Figures recently released by a federal monitoring program should have more than raised loud alarm bells: total catch of striped bass by recreational fishermen in Massachusetts has fallen by almost 84 per cent over the past six years. In 2006, more than eight million fish were reported taken by rod-and-reel sports anglers. In 2011, the preliminary figure was 1.3 million. Even over the course of a year, the decrease was 690,000 fish, or 34 per cent less than in 2010.

This will come as no surprise to most sports fishermen in our state, including the Vineyard, where a drastic, steady decline in “keepers” of 28 inches or larger has been observed for several years. Coastwide landings are at their lowest level since 2002.

The Atlantic States Marine Fisheries Commission, which is responsible for managing inshore species from Maine to South Carolina, at a meeting in November considered an amendment to the striped bass management plan with a goal of reducing striper fishing mortality by up to 40 per cent. It would have resulted in new size limits for recreational and commercial fishermen, daily bag limits on stripers, and a reduction in the allowable commercial quota (exceeded in Massachusetts by more than 100,000 pounds last summer).

But the commission concluded that striped bass stocks are basically healthy and that overfishing is not occurring — hence, no change. Later, its striped bass management board did initiate an addendum to look into the illegal harvesting of stripers within Chesapeake Bay. This followed a multi-year covert investigation by an Interstate Watershed Task Force that revealed rampant taking of large females from Virginia waters during the spawning season, as well as over a million pounds of smaller fish above quota limits on the Maryland side.

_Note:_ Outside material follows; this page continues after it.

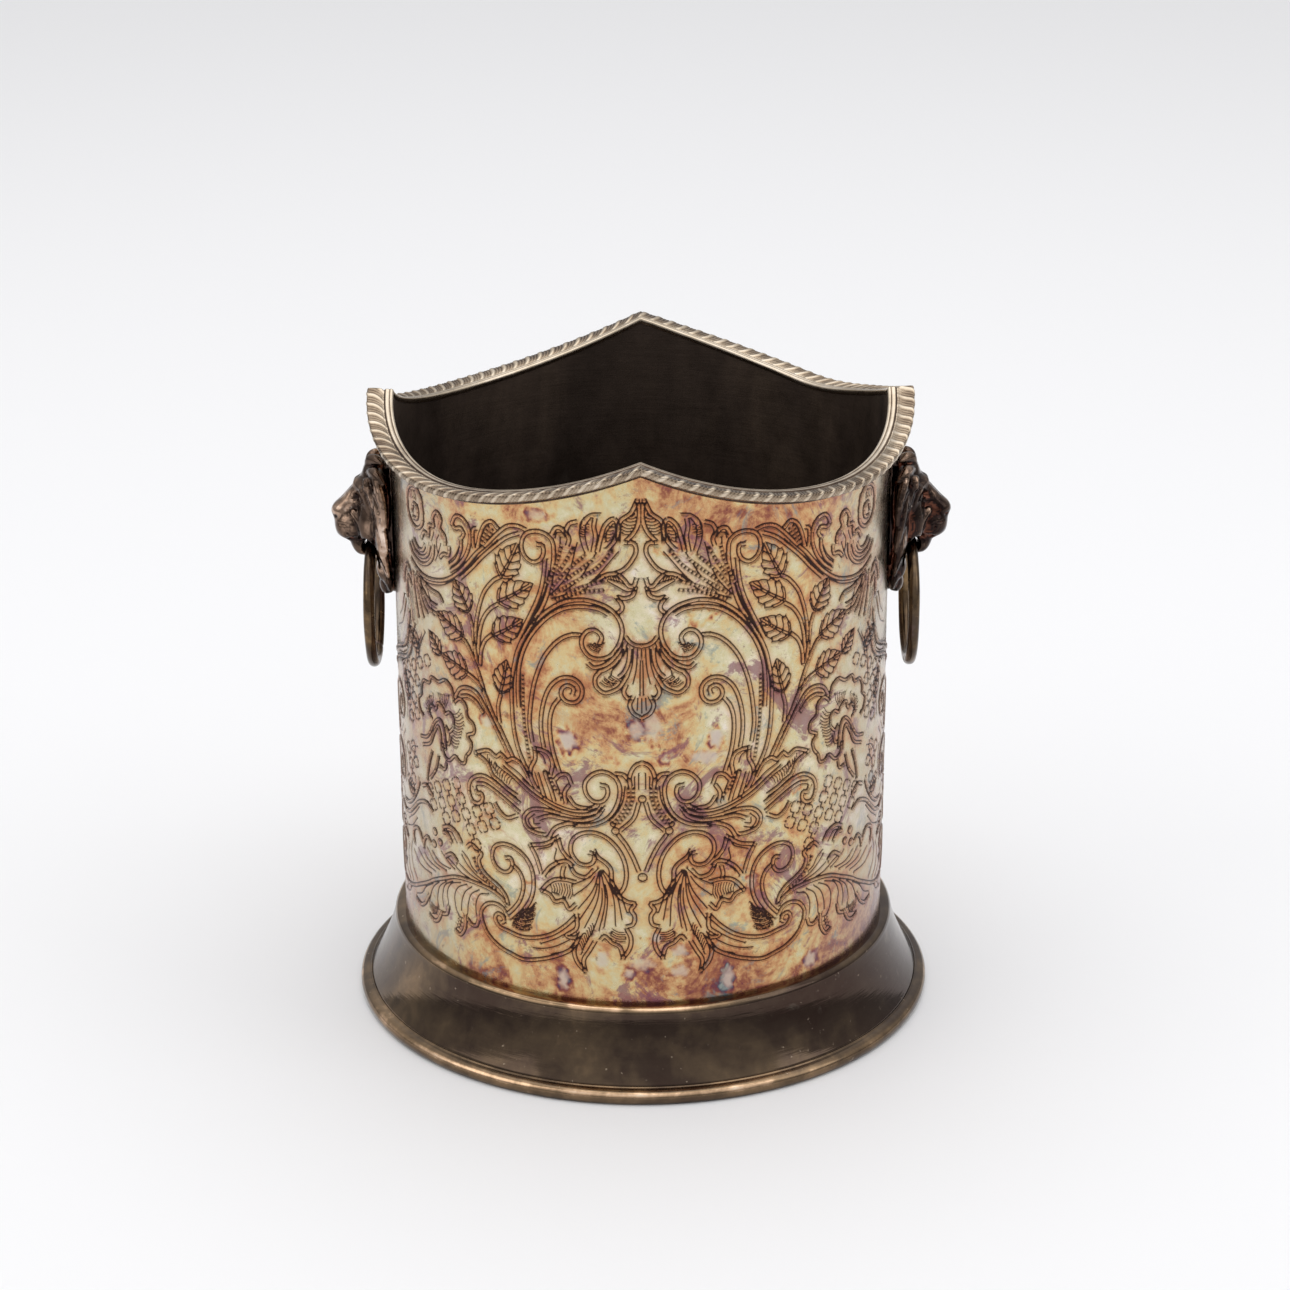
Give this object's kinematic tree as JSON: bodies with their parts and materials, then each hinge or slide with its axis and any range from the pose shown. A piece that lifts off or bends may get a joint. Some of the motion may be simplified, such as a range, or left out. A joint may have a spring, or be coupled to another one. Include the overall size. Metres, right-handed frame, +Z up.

This is only the tip of the iceberg along the Atlantic coast.

There’s another problem in the Chesapeake, where at least 70 per cent of the migrating stripers come from, with mycobacteriosis, an infectious disease that can be fatal. Experts have linked this to poor nutrition. Menhaden stocks, long the staple of the striper’s diet, have plummeted over the past 25 years — a result of overfishing for fish meal and fish oil by the Omega Protein corporation. In a long-overdue move, the ASMFC adopted new fishing limits for menhaden.

The only bright spot is the latest survey of young-of-the-year striped bass in the Chesapeake, which in 2011 recorded the fourth highest reproductive success on record. This was the first decent spawning year since 2003. It will take eight years for these young to reach spawning maturity of 28 inches. By that time, the 2003 year class — the source of most of today’s coastal catch — will be gone.

Maine, New Hampshire, Connecticut, New Jersey, Pennsylvania, the Potomac River and South Carolina already prohibit the sale of wild-caught striped bass. Clearly, there need to be more restrictions on sports fishermen taking spawning-age stripers, especially large females. But given the crisis fishermen know exists — unlike any time since the 1980s, when moratoriums had to be imposed to save them — isn’t it time to take steps toward preserving striped bass for future generations?

Vineyard fisherman Dick Russell is the author of Striper Wars.